Only the lines from the start up to and including the line containing "HALF_WIDTH = WIDTH / 2" should be repeated, word for word.
— start —
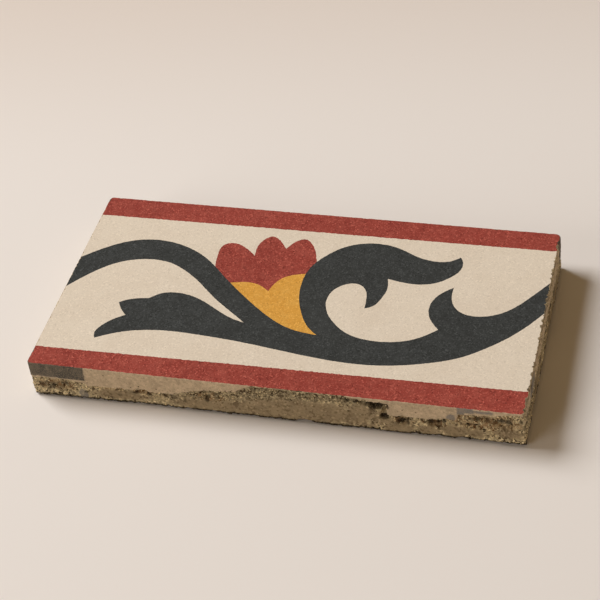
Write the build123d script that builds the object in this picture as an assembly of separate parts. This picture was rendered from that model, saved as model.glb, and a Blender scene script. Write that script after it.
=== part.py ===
from build123d import *
import math
import os

# Pressed cement border tile with a scroll and flower inlaid in its face.
#
# The tile is one pressed block. Its face is a thin coloured mix whose cells (ground, scroll, petals,
# calyx and two bands) lie flush with each other, so each cell is a region of the flat face with no
# relief. On the sides a smooth skin of the face mix hangs down over coarse mortar, which is broken
# back where the skin ends. The mortar has a few hollows, and the bottom edge is crumbled.
#
# Frame: millimetres, origin at the middle of the underside, +X along the length with the flower
# left of the middle, +Y towards the back band and +Z up through the coloured face.

# Nominal size of the block
LENGTH = 200.0
WIDTH = 100.0
THICKNESS = 18.0

# Edges: the four upright corners, front left first and anticlockwise seen from above
CORNER_ROUNDS = (1.4, 1.4, 2.0, 1.6)
ARRIS_ROUND = 0.6
BOTTOM_BEVEL = 0.5

# How far the mortar is broken back behind the smooth skin of each side
FRONT_STEP = 0.6
RIGHT_STEP = 0.25
BACK_STEP = 0.6
LEFT_STEP = 0.5

# The two bands sit slightly askew on the face, so each inner edge has a left and a right height
BACK_BAND_INNER_Y = (38.3, 39.3)
FRONT_BAND_INNER_Y = (-40.6, -38.3)

# How far a cutting shape reaches past the block
PAST = 5.0

HALF_LENGTH = LENGTH / 2
HALF_WIDTH = WIDTH / 2


# Scroll outline, clockwise from the left end. Each stretch is one smooth curve, and sharp tips and
# notches are where two stretches meet. The ends lie on the tile's own left and right edges.
STEM_TOP = [
    (-HALF_LENGTH, 11.1), (-90, 19.0), (-80, 24.1), (-68, 25.7), (-55, 22.7), (-45, 17.0),
    (-35, 7.9), (-25, -1.0), (-10, -12.6), (0, -17.8), (12, -20.1),
]
CURL_BACK = [
    (12, -20.1), (6.8, -15.5), (2.9, -9.1), (0, -1.9), (-1.4, 7.7), (0.2, 18.0), (4.3, 24.5),
    (10, 30.2), (17, 33.7), (25, 34.9), (35, 32.9), (43, 29.1), (51, 27.3), (57.5, 28.4), (61, 31.0),
]
CURL_LEAF_UNDER = [
    (61, 31.0), (62.6, 27.0), (61.4, 22.0), (57.9, 17.9), (52.9, 14.6), (45.5, 13.1), (39, 13.6),
    (33.4, 14.8),
]
LOBE_OUTSIDE = [(33.4, 14.8), (34.5, 9.5), (33.2, 3.2), (30.5, -1.6), (27.6, -3.0)]
EYE = [
    (27.6, -3.0), (27.3, 1.5), (26.1, 6.6), (22.9, 9.9), (19.5, 10.3), (15.2, 8.3), (12.2, 4.6),
    (11.2, -0.5), (13.2, -7.3), (17.5, -12.8), (23.5, -17.4), (30, -19.6), (38, -20.2),
    (47, -18.7), (54, -15.3), (59.4, -10.8),
]
HOOK_BACK = [(59.4, -10.8), (55.8, -6.6), (53.6, -0.8), (54.3, 5.0), (57.3, 9.7), (61.3, 13.1)]
HOOK_FRONT = [
    (61.3, 13.1), (61.3, 8.8), (62.9, 3.4), (66.5, -0.3), (72, -1.7), (79, -0.5), (85, 2.9),
    (91, 9.2), (96, 15.8), (HALF_LENGTH, 21.2),
]
STEM_BOTTOM = [
    (HALF_LENGTH, 4.0), (95, -3.1), (88, -11.2), (80, -18.2), (70, -24.8), (58, -29.2),
    (45, -32.1), (33, -33.1), (20, -32.6), (0, -30.1), (-20, -27.4), (-35, -26.1), (-48, -25.6),
    (-60, -26.7), (-70, -29.6), (-77.3, -33.2),
]
LEAF_TIP = [(-77.3, -33.2), (-78.3, -30.6), (-76.6, -26.0), (-73, -22.0), (-68.9, -19.2)]
LEAF_NOTCH = [(-68.9, -19.2), (-71.8, -16.1), (-74.1, -12.5)]
LEAF_SHOULDER = [(-74.1, -12.5), (-70.6, -10.5), (-66.5, -9.3), (-62.2, -8.6)]
LEAF_TOP = [
    (-62.2, -8.6), (-58.4, -5.5), (-52.5, -4.1), (-45, -5.1), (-38, -8.1), (-30, -12.8),
    (-24, -15.7), (-19.1, -17.1),
]
STEM_UNDER = [
    (-19.1, -17.1), (-25, -12.7), (-35, -5.2), (-45, 3.7), (-52, 8.8), (-60, 12.7), (-68, 13.8),
    (-76, 12.6), (-82, 10.3), (-90, 4.4), (-HALF_LENGTH, -6.9),
]
SCROLL = [
    STEM_TOP, CURL_BACK, CURL_LEAF_UNDER, LOBE_OUTSIDE, EYE, HOOK_BACK, HOOK_FRONT, STEM_BOTTOM,
    LEAF_TIP, LEAF_NOTCH, LEAF_SHOULDER, LEAF_TOP, STEM_UNDER,
]

# Flower: three petals and the two-lobed calyx below them. Both run on under the scroll, where the
# closing points lie, and the scroll is taken out of them.
LEFT_PETAL = [
    (-38, 6.0), (-40.4, 13.5), (-41.3, 20.5), (-40.2, 26.3), (-37, 27.8), (-31.5, 26.2),
    (-25.4, 21.4),
]
MIDDLE_PETAL = [
    (-25.4, 21.4), (-25.8, 25.6), (-24.3, 30.9), (-20.8, 33.8), (-17.2, 31.9), (-13.2, 27.1),
]
RIGHT_PETAL = [
    (-13.2, 27.1), (-10.6, 31.4), (-6.4, 33.8), (-2.6, 30.9), (0.2, 25.6), (1.8, 20.5), (4, 13.0),
]
PETALS_HIDDEN = [(4, 13.0), (3, 6.0), (-14, -2.0), (-30, 0.0), (-38, 6.0)]
CALYX_LEFT = [(-32.5, 4.0), (-28, 5.1), (-24, 5.6), (-19, 4.7), (-14.1, 1.6)]
CALYX_RIGHT = [(-14.1, 1.6), (-12.7, 5.8), (-10.3, 9.5), (-6, 12.1), (0.5, 13.7)]
CALYX_HIDDEN = [(0.5, 13.7), (3, 0.0), (8, -12.0), (13, -22.0), (0, -21.0), (-20, -10.0), (-32.5, 4.0)]

# Lower edge of the smooth skin on each side, as distance along the side and height. The sides
# are read from outside, left to right.
FRONT_SKIN = [
    (-104, 10.4), (-88, 10.6), (-77, 9.6), (-76, 8.2), (-66, 8.7), (-56, 8.5), (-40, 8.6),
    (-33, 11.0), (-27.7, 12.3), (-13.7, 13.8), (-8.5, 16.7), (-5.3, 17.2), (31.7, 17.2), (39.5, 16.0),
    (46.3, 14.5), (46.8, 10.0), (63, 10.2), (70, 11.3), (74, 11.5), (74.3, 14.5), (88, 15.3),
    (95, 16.3), (104, 15.0),
]
RIGHT_SKIN = [
    (-54, 14.0), (-46, 12.4), (-27, 10.4), (-8, 10.8), (12, 11.4), (22, 9.4), (36, 9.8), (54, 10.2),
]
BACK_SKIN = [
    (-104, 10.4), (-78, 11.6), (-61, 9.0), (-38, 8.4), (-22, 12.6), (-2, 14.0), (20, 10.2),
    (46, 9.4), (66, 13.0), (84, 10.6), (104, 11.8),
]
LEFT_SKIN = [(-54, 11.4), (-36, 9.2), (-18, 10.6), (2, 13.6), (20, 11.2), (38, 9.4), (54, 11.5)]

# Scoops crumbled out of the bottom edge of each side: where along it, width, height and depth
FRONT_SCOOPS = [
    (-92.3, 4.0, 1.0, 1.3), (-78, 4.0, 1.2, 1.5), (-71.5, 3.4, 1.1, 1.3), (-34.7, 6.0, 1.6, 1.9),
    (-24.3, 6.0, 1.6, 1.9), (12.7, 10.0, 2.5, 2.8), (75.2, 7.0, 2.4, 2.0), (97, 80.0, 2.3, 1.7),
]
RIGHT_SCOOPS = [(-30, 12.0, 1.6, 1.4), (-3, 7.0, 1.2, 1.8), (21, 15.0, 1.4, 1.2), (40, 6.0, 1.5, 1.9)]
BACK_SCOOPS = [
    (-84, 8.0, 1.4, 1.8), (-57, 14.0, 2.0, 2.2), (-26, 6.0, 1.3, 1.7), (-4, 10.0, 1.0, 1.4),
    (31, 7.0, 1.8, 2.0), (53, 12.0, 1.2, 1.5), (88, 9.0, 2.2, 2.6),
]
LEFT_SCOOPS = [(-38, 9.0, 1.6, 1.7), (-14, 6.0, 1.1, 1.5), (8, 13.0, 1.8, 1.6), (37, 7.0, 1.3, 1.9)]

# Hollows in the mortar of the front: where along it, height, width and depth. The first lies under
# the end of the skin.
FRONT_HOLLOWS = [
    (43.1, 14.3, 7.5, 1.8), (52.5, 7.5, 6.0, 1.4), (65.5, 7.5, 7.6, 1.5), (90.5, 11.2, 8.6, 1.6),
]


def spline_edges(stretches):
    """One smooth edge for each stretch of points, in order."""
    return [Spline(*stretch) for stretch in stretches]


def straight_edges(points):
    """Straight edges from each point to the next."""
    return [Line(a, b) for a, b in zip(points, points[1:])]


def scroll_face():
    """The charcoal scroll, closed along the tile's two ends."""
    right_end = Line(HOOK_FRONT[-1], STEM_BOTTOM[0])
    left_end = Line(STEM_UNDER[-1], STEM_TOP[0])
    edges = spline_edges(SCROLL)
    edges.insert(SCROLL.index(HOOK_FRONT) + 1, right_end)
    return make_face([*edges, left_end])


def calyx_shape():
    """The ochre calyx with the part that the scroll covers."""
    return make_face([*spline_edges([CALYX_LEFT, CALYX_RIGHT]), *straight_edges(CALYX_HIDDEN)])


def petals_shape():
    """The three red petals with the parts that the calyx and the scroll cover."""
    return make_face(
        [*spline_edges([LEFT_PETAL, MIDDLE_PETAL, RIGHT_PETAL]), *straight_edges(PETALS_HIDDEN)]
    )


def band_face(inner_y, outer_y):
    """A red band from its askew inner edge out to the tile's long edge."""
    inner_left, inner_right = (-HALF_LENGTH, inner_y[0]), (HALF_LENGTH, inner_y[1])
    outer_right, outer_left = (HALF_LENGTH, outer_y), (-HALF_LENGTH, outer_y)
    return make_face(Polyline(inner_left, inner_right, outer_right, outer_left, close=True))


def face_cells():
    """The coloured cells, flat on z = 0, that divide the cream ground."""
    scroll = scroll_face()
    calyx = calyx_shape() - scroll
    petals = petals_shape() - calyx_shape() - scroll
    bands = [band_face(BACK_BAND_INNER_Y, HALF_WIDTH), band_face(FRONT_BAND_INNER_Y, -HALF_WIDTH)]
    return [scroll, calyx, petals, *bands]


def side_plane(side):
    """Plane lying on a side: x runs along it from left to right seen from outside, y is up."""
    origins = {
        "front": ((0, -HALF_WIDTH, 0), (1, 0, 0), (0, -1, 0)),
        "right": ((HALF_LENGTH, 0, 0), (0, 1, 0), (1, 0, 0)),
        "back": ((0, HALF_WIDTH, 0), (-1, 0, 0), (0, 1, 0)),
        "left": ((-HALF_LENGTH, 0, 0), (0, -1, 0), (-1, 0, 0)),
    }
    origin, along, outward = origins[side]
    return Plane(origin=origin, x_dir=along, z_dir=outward)


def pressed_block():
    """The block as it leaves the press: rounded corners and eased edges."""
    block = Pos(0, 0, THICKNESS / 2) * Box(LENGTH, WIDTH, THICKNESS)
    corners = [(-1, -1), (1, -1), (1, 1), (-1, 1)]
    for (sx, sy), radius in zip(corners, CORNER_ROUNDS):
        upright = block.edges().filter_by(Axis.Z).sort_by_distance((sx * LENGTH, sy * WIDTH, THICKNESS / 2))[0]
        block = fillet(upright, radius)
    block = fillet(block.faces().sort_by(Axis.Z)[-1].edges(), ARRIS_ROUND)
    return chamfer(block.faces().sort_by(Axis.Z)[0].edges(), BOTTOM_BEVEL)


def mortar_step(side, skin_line, step):
    """What is broken off a side, as deep as the step, below the lower edge of its skin."""
    start, end = skin_line[0][0], skin_line[-1][0]
    below = make_face(Polyline(*skin_line, (end, -PAST), (start, -PAST), close=True))
    return extrude(side_plane(side).offset(-step) * below, amount=PAST)


def bow_offset(width, rise):
    """How far the middle of a circle lies behind a chord of that width under an arc of that rise."""
    half = width / 2
    return (half**2 - rise**2) / (2 * rise)


def scoop(side, along, width, height, depth):
    """Ball that cuts the bottom edge of a side to that width, height and depth."""
    below = bow_offset(width, height)
    outside = bow_offset(width, depth)
    radius = math.hypot(width / 2, below, outside)
    return side_plane(side) * Pos(along, -below, outside) * Sphere(radius)


def hollow(side, along, height, width, depth):
    """Ball that cuts a shallow round hollow in a side."""
    outside = bow_offset(width, depth)
    return side_plane(side) * Pos(along, height, outside) * Sphere(math.hypot(width / 2, outside))


def tile():
    """The whole tile: block, broken sides, crumbled bottom edge and the cells marked on its face."""
    sides = {
        "front": (FRONT_SKIN, FRONT_STEP, FRONT_SCOOPS),
        "right": (RIGHT_SKIN, RIGHT_STEP, RIGHT_SCOOPS),
        "back": (BACK_SKIN, BACK_STEP, BACK_SCOOPS),
        "left": (LEFT_SKIN, LEFT_STEP, LEFT_SCOOPS),
    }
    body = pressed_block()
    for side, (skin_line, step, scoops) in sides.items():
        body -= mortar_step(side, skin_line, step)
        body -= [scoop(side, *place) for place in scoops]
    body -= [hollow("front", *place) for place in FRONT_HOLLOWS]
    for cell in face_cells():
        body = body.split(Pos(0, 0, THICKNESS) * cell, keep=Keep.ALL)[0]
    return body


os.makedirs("parts", exist_ok=True)
export_step(tile(), "parts/border_tile.step")
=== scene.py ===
"""Dresses the pressed cement border tile: inlaid face, skin on the sides and broken mortar.

The outlines repeat the part's own, in millimetres. The tile is one closed mesh, and it stands for
the one solid of the part.
"""

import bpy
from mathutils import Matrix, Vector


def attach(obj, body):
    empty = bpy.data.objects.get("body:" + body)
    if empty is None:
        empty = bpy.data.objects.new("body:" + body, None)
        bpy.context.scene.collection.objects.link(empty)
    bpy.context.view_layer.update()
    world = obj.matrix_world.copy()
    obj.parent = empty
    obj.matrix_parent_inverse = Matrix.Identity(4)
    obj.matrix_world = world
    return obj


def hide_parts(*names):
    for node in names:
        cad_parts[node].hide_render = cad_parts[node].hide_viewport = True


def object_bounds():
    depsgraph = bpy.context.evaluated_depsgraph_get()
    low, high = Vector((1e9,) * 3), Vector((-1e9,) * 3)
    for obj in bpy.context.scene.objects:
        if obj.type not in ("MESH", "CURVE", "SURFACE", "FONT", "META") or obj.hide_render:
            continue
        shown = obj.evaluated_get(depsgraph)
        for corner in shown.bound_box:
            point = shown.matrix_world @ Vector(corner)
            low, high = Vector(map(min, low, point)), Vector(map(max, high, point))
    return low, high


bl_info = {
    "name": "Cement Border Tile",
    "version": (1, 0, 0),
    "blender": (4, 5, 0),
    "location": "View3D > Sidebar > Border Tile",
    "description": "Makes a cement border tile with an inlaid scroll, and the stage it lies on",
    "category": "Add Mesh",
}

import math

import bpy
import numpy as np
from bpy.props import FloatProperty, FloatVectorProperty, IntProperty, PointerProperty
from mathutils import Matrix, Vector, noise
from mathutils.geometry import delaunay_2d_cdt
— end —
**Solution for this problem**
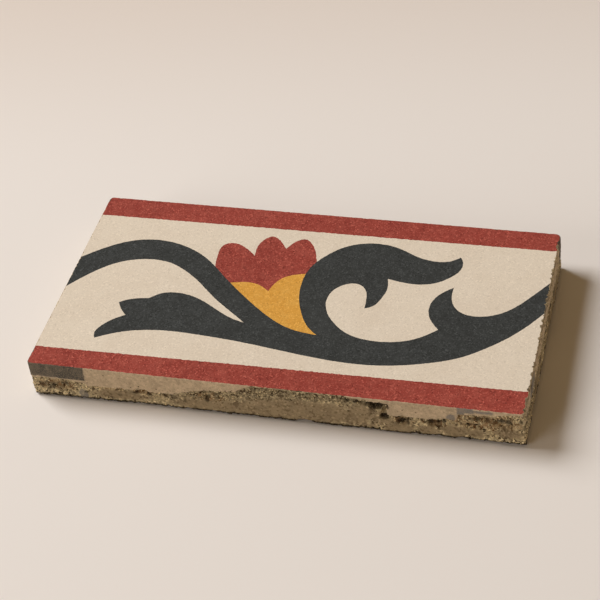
Write the build123d script that builds the object in this picture as an assembly of separate parts. This picture was rendered from that model, saved as model.glb, and a Blender scene script. Write that script after it.
=== part.py ===
from build123d import *
import math
import os

# Pressed cement border tile with a scroll and flower inlaid in its face.
#
# The tile is one pressed block. Its face is a thin coloured mix whose cells (ground, scroll, petals,
# calyx and two bands) lie flush with each other, so each cell is a region of the flat face with no
# relief. On the sides a smooth skin of the face mix hangs down over coarse mortar, which is broken
# back where the skin ends. The mortar has a few hollows, and the bottom edge is crumbled.
#
# Frame: millimetres, origin at the middle of the underside, +X along the length with the flower
# left of the middle, +Y towards the back band and +Z up through the coloured face.

# Nominal size of the block
LENGTH = 200.0
WIDTH = 100.0
THICKNESS = 18.0

# Edges: the four upright corners, front left first and anticlockwise seen from above
CORNER_ROUNDS = (1.4, 1.4, 2.0, 1.6)
ARRIS_ROUND = 0.6
BOTTOM_BEVEL = 0.5

# How far the mortar is broken back behind the smooth skin of each side
FRONT_STEP = 0.6
RIGHT_STEP = 0.25
BACK_STEP = 0.6
LEFT_STEP = 0.5

# The two bands sit slightly askew on the face, so each inner edge has a left and a right height
BACK_BAND_INNER_Y = (38.3, 39.3)
FRONT_BAND_INNER_Y = (-40.6, -38.3)

# How far a cutting shape reaches past the block
PAST = 5.0

HALF_LENGTH = LENGTH / 2
HALF_WIDTH = WIDTH / 2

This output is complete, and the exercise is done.